■ Supplied material
►

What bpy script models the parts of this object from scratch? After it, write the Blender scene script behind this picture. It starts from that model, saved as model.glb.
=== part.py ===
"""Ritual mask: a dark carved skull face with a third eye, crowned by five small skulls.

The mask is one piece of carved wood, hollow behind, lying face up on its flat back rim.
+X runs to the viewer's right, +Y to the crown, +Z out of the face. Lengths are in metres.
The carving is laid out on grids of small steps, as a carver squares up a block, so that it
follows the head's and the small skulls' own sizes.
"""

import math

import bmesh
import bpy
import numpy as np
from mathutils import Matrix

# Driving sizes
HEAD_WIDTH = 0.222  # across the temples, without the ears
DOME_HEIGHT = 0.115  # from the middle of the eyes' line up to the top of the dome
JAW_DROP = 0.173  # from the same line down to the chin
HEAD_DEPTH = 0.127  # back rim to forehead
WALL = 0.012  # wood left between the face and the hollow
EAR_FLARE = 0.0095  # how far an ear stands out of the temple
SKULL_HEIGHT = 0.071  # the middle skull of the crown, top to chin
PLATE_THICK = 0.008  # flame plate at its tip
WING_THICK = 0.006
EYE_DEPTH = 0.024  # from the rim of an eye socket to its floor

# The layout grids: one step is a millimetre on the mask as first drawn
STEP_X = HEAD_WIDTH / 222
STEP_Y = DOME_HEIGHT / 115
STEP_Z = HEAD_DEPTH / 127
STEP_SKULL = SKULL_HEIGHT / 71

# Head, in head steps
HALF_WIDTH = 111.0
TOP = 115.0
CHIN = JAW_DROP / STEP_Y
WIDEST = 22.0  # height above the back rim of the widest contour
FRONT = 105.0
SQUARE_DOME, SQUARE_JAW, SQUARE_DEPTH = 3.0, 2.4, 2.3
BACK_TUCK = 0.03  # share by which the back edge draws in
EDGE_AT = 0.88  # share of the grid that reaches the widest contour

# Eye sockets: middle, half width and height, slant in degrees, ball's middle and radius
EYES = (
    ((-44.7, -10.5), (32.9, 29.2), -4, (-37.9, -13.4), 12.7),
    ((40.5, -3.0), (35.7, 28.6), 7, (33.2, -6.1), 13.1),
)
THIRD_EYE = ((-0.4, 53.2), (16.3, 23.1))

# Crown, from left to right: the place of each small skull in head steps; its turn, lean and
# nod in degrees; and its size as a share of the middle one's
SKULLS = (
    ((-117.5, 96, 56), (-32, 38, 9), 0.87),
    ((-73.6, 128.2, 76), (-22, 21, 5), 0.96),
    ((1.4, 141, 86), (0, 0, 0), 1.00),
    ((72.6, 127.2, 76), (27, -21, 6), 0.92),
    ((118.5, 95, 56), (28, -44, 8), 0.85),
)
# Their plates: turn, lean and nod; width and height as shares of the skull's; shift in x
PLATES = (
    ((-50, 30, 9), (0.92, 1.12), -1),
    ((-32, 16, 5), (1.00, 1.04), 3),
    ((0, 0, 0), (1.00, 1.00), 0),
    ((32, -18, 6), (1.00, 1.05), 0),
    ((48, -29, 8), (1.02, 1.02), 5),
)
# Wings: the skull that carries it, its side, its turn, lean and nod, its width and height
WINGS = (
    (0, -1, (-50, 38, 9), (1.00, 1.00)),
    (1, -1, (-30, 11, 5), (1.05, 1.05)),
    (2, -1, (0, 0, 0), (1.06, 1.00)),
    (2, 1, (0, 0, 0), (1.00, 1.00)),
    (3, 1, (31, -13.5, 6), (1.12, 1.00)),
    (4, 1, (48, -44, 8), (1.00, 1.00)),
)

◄
►

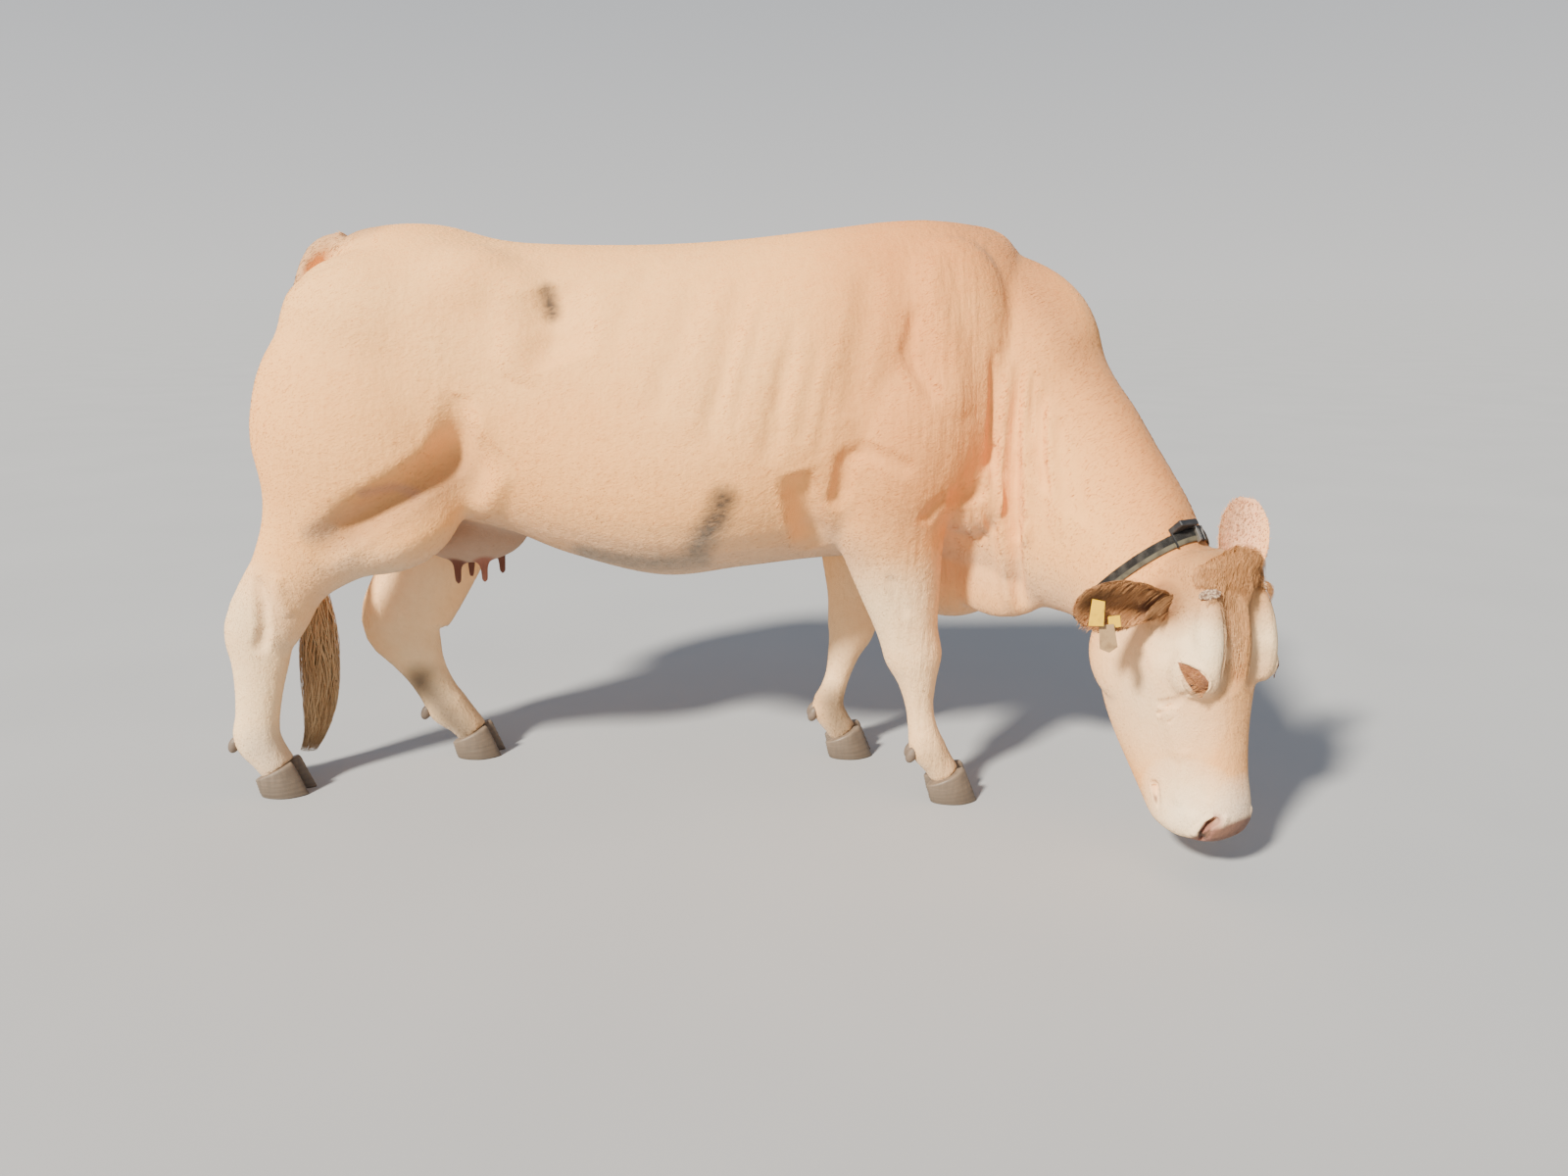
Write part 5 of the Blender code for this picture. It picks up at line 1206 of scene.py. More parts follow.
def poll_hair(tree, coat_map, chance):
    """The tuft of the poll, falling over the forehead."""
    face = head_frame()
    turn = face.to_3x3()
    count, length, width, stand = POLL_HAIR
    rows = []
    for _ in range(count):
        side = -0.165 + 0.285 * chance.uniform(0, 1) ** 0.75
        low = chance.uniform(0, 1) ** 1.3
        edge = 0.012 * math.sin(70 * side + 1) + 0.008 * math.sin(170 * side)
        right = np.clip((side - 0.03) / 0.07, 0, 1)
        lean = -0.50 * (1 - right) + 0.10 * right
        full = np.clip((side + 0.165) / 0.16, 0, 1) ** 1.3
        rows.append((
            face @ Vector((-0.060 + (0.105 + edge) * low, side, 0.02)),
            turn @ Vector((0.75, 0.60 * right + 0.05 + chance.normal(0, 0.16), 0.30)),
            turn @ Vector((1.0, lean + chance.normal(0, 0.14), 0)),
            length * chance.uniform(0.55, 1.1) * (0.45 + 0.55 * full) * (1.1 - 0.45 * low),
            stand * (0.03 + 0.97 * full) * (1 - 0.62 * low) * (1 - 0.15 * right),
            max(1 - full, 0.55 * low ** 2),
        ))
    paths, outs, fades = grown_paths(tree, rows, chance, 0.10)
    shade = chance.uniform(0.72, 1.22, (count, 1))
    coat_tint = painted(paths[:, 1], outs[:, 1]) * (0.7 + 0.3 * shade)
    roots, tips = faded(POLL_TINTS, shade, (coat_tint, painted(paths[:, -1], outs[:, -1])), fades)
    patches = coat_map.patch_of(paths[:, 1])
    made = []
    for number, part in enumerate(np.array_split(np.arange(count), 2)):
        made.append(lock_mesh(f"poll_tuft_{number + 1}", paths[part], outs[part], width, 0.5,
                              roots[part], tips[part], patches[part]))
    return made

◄

Reproduce word for word the material above, beginning with the line that contains "What bpy script" and ending with the line that contains "from mathutils import Matrix".

■ Solved exercise
What bpy script models the parts of this object from scratch? After it, write the Blender scene script behind this picture. It starts from that model, saved as model.glb.
=== part.py ===
"""Ritual mask: a dark carved skull face with a third eye, crowned by five small skulls.

The mask is one piece of carved wood, hollow behind, lying face up on its flat back rim.
+X runs to the viewer's right, +Y to the crown, +Z out of the face. Lengths are in metres.
The carving is laid out on grids of small steps, as a carver squares up a block, so that it
follows the head's and the small skulls' own sizes.
"""

import math

import bmesh
import bpy
import numpy as np
from mathutils import Matrix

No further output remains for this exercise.